= Written task =
Pick out the lines below that include the string "from".

--- start ---

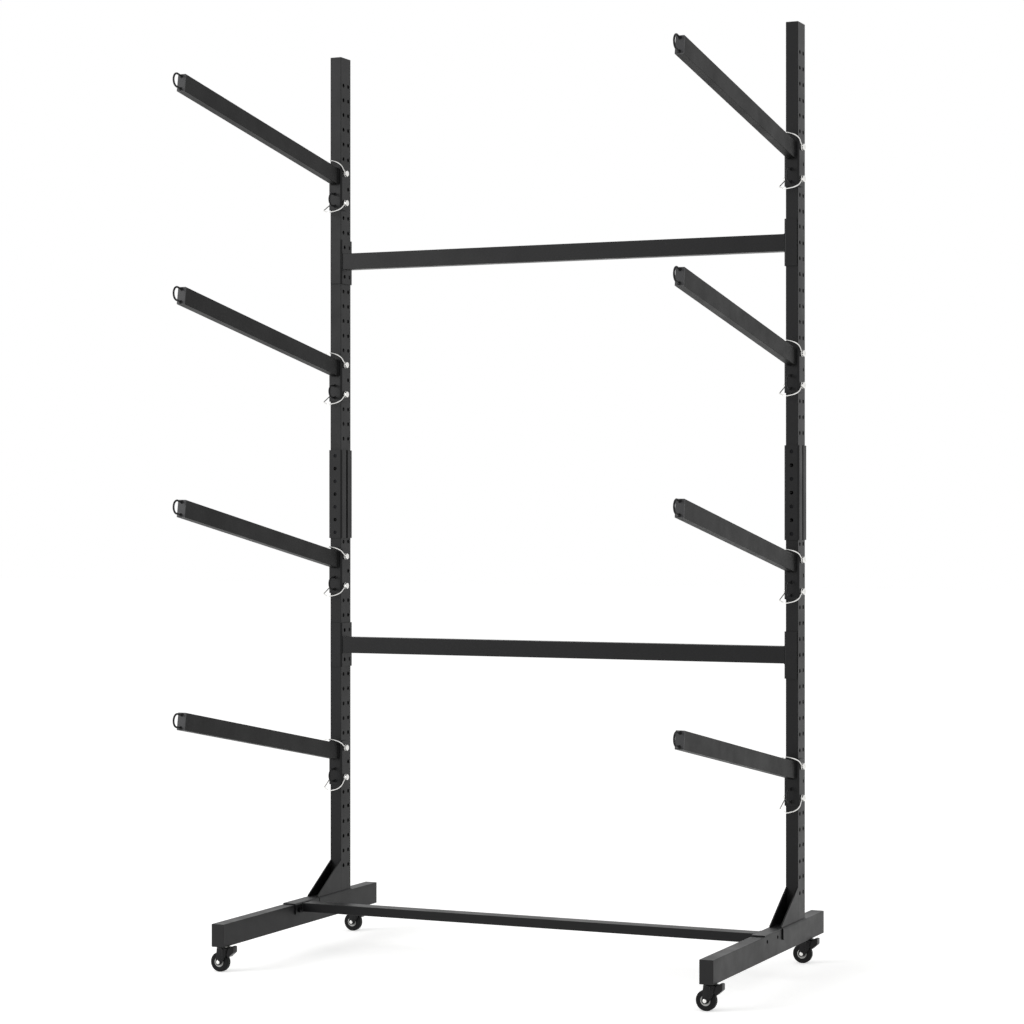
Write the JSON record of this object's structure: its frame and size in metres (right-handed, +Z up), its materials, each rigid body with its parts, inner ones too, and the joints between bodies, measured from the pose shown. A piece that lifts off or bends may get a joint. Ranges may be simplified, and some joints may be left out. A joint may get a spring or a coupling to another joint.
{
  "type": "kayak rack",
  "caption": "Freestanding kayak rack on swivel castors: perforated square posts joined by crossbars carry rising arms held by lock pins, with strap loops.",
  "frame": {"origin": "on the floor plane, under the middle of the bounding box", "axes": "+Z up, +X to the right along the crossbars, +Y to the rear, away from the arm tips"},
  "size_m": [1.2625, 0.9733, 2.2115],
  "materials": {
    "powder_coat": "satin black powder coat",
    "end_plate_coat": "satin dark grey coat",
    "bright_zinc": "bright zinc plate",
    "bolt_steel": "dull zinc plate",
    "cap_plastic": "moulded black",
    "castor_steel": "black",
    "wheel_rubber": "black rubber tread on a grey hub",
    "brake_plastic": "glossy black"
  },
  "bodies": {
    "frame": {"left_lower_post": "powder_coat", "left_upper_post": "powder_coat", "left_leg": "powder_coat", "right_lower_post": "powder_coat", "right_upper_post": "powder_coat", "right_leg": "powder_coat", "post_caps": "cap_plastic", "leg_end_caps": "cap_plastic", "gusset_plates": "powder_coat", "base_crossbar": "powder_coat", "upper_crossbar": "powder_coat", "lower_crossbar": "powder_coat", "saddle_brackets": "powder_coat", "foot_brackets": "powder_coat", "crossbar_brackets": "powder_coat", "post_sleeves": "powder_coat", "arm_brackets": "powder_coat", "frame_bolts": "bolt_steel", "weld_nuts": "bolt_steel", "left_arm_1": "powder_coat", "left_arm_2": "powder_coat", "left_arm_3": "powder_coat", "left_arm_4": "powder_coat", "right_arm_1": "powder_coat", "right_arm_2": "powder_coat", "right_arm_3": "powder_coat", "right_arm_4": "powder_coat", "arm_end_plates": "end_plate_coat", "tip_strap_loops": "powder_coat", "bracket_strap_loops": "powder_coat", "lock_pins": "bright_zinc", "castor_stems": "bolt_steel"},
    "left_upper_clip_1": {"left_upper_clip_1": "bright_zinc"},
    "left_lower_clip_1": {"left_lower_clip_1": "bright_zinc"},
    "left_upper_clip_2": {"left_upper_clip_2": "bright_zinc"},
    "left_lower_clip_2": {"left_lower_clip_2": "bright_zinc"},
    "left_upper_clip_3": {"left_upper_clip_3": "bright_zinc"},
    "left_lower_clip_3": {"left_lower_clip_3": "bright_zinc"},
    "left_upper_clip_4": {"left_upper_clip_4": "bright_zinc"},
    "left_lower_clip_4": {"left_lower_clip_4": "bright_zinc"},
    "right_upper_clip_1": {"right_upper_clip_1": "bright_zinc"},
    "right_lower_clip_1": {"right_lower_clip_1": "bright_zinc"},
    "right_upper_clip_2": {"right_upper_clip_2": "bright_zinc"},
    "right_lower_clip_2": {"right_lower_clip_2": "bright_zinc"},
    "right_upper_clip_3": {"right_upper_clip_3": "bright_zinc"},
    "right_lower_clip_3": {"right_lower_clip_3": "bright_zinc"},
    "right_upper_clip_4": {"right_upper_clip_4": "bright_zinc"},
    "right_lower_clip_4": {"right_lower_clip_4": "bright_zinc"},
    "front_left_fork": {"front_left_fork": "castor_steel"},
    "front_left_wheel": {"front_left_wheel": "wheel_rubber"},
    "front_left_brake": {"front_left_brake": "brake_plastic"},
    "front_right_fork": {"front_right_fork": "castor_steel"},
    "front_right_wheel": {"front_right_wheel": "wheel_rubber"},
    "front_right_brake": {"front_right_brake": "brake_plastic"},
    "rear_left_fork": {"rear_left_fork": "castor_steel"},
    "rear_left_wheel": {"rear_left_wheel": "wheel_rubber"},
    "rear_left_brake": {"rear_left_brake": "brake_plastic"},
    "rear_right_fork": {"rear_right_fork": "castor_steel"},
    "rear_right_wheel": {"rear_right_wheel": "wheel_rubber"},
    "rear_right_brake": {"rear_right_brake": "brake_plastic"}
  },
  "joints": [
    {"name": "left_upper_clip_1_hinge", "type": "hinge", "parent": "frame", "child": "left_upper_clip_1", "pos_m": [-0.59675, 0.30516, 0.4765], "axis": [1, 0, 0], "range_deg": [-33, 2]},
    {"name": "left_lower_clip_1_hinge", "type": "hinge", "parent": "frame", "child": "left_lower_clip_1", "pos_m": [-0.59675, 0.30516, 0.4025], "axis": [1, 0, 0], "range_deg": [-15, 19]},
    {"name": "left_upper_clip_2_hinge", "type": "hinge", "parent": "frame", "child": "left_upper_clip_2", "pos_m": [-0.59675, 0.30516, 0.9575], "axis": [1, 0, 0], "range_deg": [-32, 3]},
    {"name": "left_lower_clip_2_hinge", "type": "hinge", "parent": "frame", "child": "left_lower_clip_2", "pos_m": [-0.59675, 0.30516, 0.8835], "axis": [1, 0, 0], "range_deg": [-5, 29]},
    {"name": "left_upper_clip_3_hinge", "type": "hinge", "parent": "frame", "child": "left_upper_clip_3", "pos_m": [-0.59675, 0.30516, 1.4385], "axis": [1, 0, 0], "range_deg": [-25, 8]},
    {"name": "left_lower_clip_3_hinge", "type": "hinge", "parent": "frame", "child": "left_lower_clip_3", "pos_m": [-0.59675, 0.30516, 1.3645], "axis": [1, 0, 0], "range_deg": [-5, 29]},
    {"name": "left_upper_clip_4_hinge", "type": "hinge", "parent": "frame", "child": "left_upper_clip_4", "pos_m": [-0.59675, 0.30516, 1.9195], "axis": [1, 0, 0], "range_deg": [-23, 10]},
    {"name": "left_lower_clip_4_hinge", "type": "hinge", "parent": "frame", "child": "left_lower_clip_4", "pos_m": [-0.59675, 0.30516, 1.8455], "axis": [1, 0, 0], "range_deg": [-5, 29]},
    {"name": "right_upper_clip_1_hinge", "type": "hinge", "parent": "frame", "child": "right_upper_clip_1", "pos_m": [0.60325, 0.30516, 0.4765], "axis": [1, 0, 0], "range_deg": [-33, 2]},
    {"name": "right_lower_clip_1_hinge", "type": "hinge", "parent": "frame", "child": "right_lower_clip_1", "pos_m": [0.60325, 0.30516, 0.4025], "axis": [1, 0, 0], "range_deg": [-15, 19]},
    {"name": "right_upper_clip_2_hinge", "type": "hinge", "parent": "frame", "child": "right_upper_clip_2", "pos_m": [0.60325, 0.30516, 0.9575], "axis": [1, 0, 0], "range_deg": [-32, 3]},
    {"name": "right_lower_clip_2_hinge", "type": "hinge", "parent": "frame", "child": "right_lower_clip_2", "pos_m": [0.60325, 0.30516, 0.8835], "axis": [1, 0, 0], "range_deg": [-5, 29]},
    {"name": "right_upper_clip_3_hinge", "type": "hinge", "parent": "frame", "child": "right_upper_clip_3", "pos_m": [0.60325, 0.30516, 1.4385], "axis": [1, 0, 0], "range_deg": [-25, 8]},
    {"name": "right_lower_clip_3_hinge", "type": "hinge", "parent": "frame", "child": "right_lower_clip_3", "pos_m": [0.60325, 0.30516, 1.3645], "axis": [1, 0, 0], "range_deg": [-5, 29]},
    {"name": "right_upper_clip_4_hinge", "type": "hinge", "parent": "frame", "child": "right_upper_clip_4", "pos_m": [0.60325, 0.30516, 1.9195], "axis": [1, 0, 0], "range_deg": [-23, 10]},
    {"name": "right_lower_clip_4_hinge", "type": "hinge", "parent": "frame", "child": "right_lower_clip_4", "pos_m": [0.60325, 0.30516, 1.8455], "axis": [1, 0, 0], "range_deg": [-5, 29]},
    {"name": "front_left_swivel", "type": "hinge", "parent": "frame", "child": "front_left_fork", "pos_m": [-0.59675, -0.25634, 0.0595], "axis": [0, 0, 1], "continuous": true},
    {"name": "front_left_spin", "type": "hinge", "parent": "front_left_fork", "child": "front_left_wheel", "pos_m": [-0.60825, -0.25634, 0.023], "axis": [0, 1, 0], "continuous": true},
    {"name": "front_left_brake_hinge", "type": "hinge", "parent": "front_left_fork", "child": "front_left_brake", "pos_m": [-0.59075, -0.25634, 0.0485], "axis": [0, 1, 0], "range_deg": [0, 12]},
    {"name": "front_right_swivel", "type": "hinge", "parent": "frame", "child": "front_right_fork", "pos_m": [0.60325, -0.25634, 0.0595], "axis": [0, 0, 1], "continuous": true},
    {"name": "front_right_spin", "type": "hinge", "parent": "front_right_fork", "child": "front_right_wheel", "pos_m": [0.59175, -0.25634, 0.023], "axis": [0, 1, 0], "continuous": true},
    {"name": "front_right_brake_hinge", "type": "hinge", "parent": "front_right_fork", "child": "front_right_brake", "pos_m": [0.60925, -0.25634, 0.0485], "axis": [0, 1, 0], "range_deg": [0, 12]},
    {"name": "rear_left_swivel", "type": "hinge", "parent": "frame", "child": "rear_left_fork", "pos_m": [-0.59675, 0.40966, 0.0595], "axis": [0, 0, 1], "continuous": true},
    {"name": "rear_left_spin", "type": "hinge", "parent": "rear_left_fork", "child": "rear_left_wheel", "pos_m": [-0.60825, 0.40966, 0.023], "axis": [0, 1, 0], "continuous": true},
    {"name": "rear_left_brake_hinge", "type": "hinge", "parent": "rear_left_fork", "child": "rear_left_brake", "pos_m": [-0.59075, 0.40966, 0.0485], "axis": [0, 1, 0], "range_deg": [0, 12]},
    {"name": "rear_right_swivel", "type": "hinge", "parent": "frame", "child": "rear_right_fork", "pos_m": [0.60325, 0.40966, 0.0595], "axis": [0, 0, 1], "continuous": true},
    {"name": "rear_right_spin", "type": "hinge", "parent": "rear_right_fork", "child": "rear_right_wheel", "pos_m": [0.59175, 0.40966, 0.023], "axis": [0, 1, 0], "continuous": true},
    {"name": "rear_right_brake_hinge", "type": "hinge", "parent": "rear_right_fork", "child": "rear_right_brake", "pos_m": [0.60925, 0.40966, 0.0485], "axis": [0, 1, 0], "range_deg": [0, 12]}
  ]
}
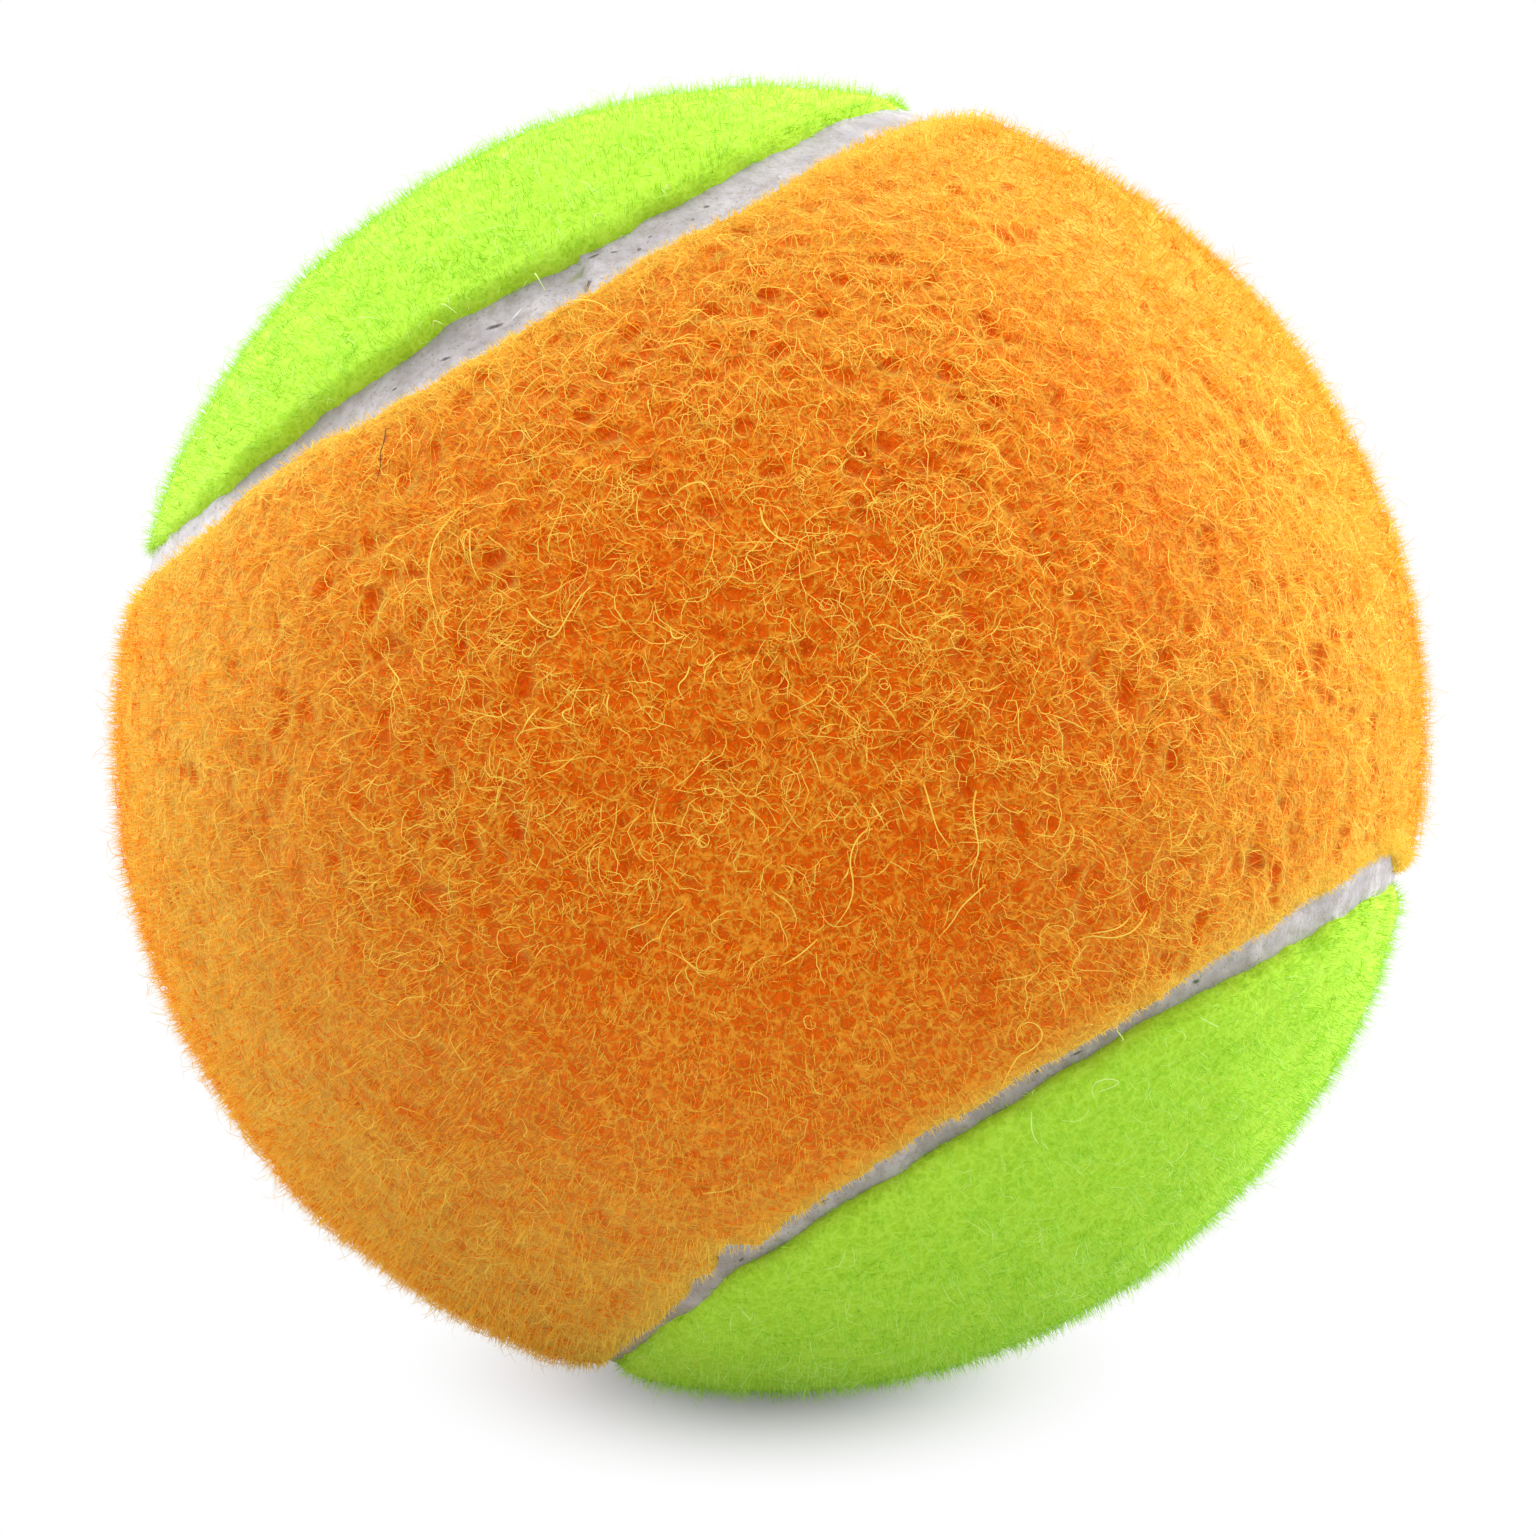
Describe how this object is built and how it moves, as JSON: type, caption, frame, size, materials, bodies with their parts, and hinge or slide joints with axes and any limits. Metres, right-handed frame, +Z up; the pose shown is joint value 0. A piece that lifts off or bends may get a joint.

--- end ---

= Solution =
Write the JSON record of this object's structure: its frame and size in metres (right-handed, +Z up), its materials, each rigid body with its parts, inner ones too, and the joints between bodies, measured from the pose shown. A piece that lifts off or bends may get a joint. Ranges may be simplified, and some joints may be left out. A joint may get a spring or a coupling to another joint.
  "frame": {"origin": "on the floor plane, under the middle of the bounding box", "axes": "+Z up, +X to the right along the crossbars, +Y to the rear, away from the arm tips"},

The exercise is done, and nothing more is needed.